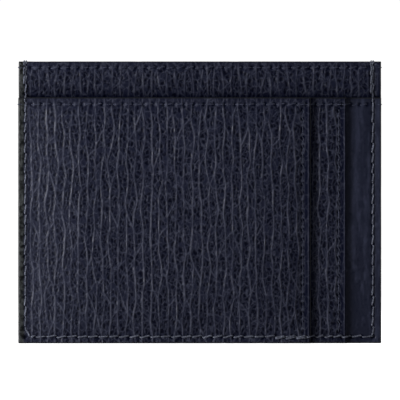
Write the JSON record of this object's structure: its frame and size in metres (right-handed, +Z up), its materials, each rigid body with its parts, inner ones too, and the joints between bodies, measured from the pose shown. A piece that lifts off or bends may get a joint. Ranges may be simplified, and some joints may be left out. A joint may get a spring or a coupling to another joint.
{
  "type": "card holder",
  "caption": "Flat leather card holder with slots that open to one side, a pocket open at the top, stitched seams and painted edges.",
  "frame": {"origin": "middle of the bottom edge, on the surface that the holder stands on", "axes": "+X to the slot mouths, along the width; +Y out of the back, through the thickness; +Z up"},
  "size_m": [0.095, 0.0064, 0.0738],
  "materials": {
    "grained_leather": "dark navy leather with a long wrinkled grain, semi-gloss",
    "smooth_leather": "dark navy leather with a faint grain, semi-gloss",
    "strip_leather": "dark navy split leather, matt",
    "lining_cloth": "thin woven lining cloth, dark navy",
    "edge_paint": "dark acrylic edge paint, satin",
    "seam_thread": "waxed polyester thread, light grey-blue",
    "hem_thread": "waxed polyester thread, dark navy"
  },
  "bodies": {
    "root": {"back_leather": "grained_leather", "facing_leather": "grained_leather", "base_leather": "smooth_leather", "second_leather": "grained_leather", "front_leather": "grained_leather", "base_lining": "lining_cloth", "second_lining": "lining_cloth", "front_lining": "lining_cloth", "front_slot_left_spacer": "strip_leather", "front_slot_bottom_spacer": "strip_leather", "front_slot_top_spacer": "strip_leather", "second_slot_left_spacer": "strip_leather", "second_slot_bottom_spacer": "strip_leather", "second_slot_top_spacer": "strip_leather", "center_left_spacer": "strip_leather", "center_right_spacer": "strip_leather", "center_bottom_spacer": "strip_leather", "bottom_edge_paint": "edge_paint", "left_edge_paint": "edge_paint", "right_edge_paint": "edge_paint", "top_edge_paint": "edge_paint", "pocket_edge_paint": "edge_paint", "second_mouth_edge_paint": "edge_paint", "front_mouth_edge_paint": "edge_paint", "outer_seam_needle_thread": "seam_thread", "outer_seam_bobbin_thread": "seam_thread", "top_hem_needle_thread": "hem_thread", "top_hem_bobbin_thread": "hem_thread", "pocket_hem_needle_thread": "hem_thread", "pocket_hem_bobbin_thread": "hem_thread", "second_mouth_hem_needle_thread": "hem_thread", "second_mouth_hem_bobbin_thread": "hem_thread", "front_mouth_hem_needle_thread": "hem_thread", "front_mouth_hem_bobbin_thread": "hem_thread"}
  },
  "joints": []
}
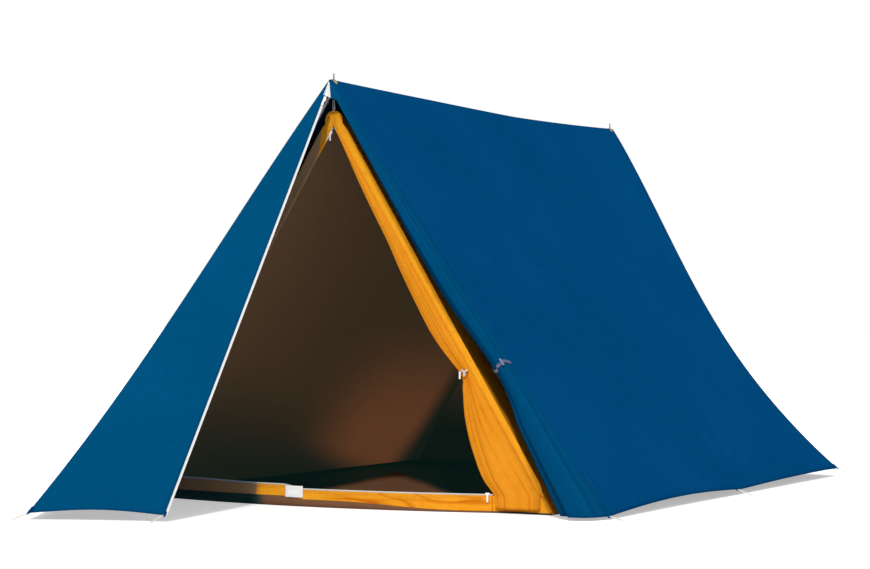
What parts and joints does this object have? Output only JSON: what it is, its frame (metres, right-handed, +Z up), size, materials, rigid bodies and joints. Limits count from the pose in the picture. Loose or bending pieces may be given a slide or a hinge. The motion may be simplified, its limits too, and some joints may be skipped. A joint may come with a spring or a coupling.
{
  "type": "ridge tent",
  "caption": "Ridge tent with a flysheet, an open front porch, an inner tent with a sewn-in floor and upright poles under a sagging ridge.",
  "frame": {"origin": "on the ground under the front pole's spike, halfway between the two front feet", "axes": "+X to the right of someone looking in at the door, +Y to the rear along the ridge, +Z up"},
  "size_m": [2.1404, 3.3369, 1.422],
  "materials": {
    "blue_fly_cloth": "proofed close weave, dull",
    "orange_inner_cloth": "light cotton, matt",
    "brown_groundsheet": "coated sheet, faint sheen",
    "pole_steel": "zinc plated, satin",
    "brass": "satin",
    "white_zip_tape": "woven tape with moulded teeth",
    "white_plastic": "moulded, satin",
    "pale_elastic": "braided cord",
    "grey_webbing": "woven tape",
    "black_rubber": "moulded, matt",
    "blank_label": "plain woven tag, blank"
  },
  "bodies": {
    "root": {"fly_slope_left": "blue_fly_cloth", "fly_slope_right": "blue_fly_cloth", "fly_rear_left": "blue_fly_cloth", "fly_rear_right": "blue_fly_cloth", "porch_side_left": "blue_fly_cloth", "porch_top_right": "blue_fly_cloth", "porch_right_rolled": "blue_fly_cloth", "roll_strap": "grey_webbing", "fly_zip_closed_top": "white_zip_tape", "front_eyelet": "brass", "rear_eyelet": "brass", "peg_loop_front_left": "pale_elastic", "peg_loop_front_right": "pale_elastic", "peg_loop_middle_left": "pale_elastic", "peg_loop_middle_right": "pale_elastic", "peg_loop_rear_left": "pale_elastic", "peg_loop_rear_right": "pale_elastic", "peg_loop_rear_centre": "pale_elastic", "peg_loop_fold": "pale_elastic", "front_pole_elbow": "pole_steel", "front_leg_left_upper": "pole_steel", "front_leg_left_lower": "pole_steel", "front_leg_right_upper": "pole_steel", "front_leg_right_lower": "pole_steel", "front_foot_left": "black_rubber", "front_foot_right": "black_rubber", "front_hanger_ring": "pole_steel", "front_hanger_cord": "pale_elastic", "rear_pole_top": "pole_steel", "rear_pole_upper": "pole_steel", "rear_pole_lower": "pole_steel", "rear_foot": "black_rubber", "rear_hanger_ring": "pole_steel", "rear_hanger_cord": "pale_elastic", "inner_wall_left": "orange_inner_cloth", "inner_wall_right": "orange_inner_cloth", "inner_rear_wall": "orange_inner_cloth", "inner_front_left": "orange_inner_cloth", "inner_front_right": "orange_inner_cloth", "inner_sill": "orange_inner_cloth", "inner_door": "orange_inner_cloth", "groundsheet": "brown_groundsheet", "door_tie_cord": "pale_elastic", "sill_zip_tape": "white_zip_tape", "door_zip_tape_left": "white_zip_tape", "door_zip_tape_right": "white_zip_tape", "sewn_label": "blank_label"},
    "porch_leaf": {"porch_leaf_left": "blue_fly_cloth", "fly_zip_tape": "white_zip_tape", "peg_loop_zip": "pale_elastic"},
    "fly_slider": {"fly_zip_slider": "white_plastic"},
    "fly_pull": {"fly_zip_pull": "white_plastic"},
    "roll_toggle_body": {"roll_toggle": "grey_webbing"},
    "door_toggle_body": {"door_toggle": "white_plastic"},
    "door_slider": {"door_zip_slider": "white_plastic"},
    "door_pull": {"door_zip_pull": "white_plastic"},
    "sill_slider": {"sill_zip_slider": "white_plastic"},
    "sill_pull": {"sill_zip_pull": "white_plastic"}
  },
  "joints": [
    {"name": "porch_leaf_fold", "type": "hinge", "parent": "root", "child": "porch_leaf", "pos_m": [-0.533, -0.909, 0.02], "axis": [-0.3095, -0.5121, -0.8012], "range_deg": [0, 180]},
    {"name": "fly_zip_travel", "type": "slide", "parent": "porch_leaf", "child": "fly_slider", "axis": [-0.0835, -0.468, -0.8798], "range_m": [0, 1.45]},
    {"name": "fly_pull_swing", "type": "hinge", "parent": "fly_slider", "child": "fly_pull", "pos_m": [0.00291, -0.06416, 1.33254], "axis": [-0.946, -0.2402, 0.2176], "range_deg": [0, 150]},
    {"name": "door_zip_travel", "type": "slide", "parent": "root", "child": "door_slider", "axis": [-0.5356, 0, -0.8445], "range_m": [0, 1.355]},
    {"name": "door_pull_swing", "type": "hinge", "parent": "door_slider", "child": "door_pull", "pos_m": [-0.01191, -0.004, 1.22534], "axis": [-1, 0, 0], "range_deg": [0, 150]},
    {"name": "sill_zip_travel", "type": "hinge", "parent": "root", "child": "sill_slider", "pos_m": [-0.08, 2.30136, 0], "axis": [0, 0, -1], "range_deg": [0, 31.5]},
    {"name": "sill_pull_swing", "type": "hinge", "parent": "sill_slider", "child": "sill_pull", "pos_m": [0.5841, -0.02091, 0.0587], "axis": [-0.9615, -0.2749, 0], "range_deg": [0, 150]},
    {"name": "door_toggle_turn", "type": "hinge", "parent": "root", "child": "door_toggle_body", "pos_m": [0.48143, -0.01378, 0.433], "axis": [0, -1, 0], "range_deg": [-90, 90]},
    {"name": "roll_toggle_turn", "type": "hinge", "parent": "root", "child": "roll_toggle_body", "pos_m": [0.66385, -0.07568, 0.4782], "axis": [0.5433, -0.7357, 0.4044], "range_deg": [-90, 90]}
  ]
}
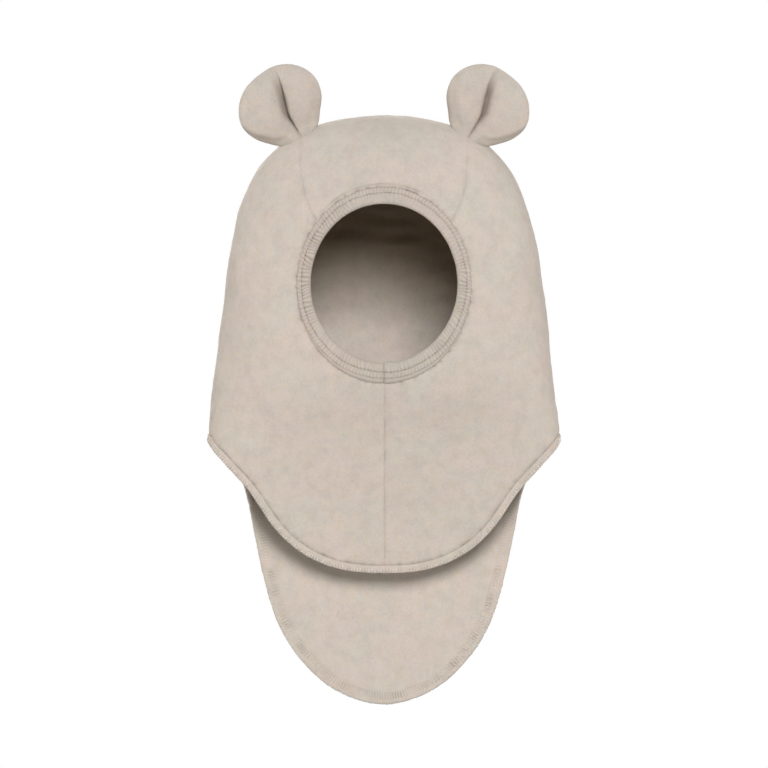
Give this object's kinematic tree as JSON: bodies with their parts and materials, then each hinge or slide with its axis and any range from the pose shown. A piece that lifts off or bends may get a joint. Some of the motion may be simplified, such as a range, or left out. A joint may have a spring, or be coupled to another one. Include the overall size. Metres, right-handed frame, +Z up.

------

Directions » Extract every line that has the string "pose" in it.

Result for this task »
Write the JSON record of this object's structure: its frame and size in metres (right-handed, +Z up), its materials, each rigid body with its parts, inner ones too, and the joints between bodies, measured from the pose shown. A piece that lifts off or bends may get a joint. Ranges may be simplified, and some joints may be left out. A joint may get a spring or a coupling to another joint.
What parts and joints does this object have? Output only JSON: what it is, its frame (metres, right-handed, +Z up), size, materials, rigid bodies and joints. Limits count from the pose in the picture. Loose or bending pieces may be given a slide or a hinge. The motion may be simplified, its limits too, and some joints may be skipped. A joint may come with a spring or a coupling.
Give this object's kinematic tree as JSON: bodies with their parts and materials, then each hinge or slide with its axis and any range from the pose shown. A piece that lifts off or bends may get a joint. Some of the motion may be simplified, such as a range, or left out. A joint may have a spring, or be coupled to another one. Include the overall size. Metres, right-handed frame, +Z up.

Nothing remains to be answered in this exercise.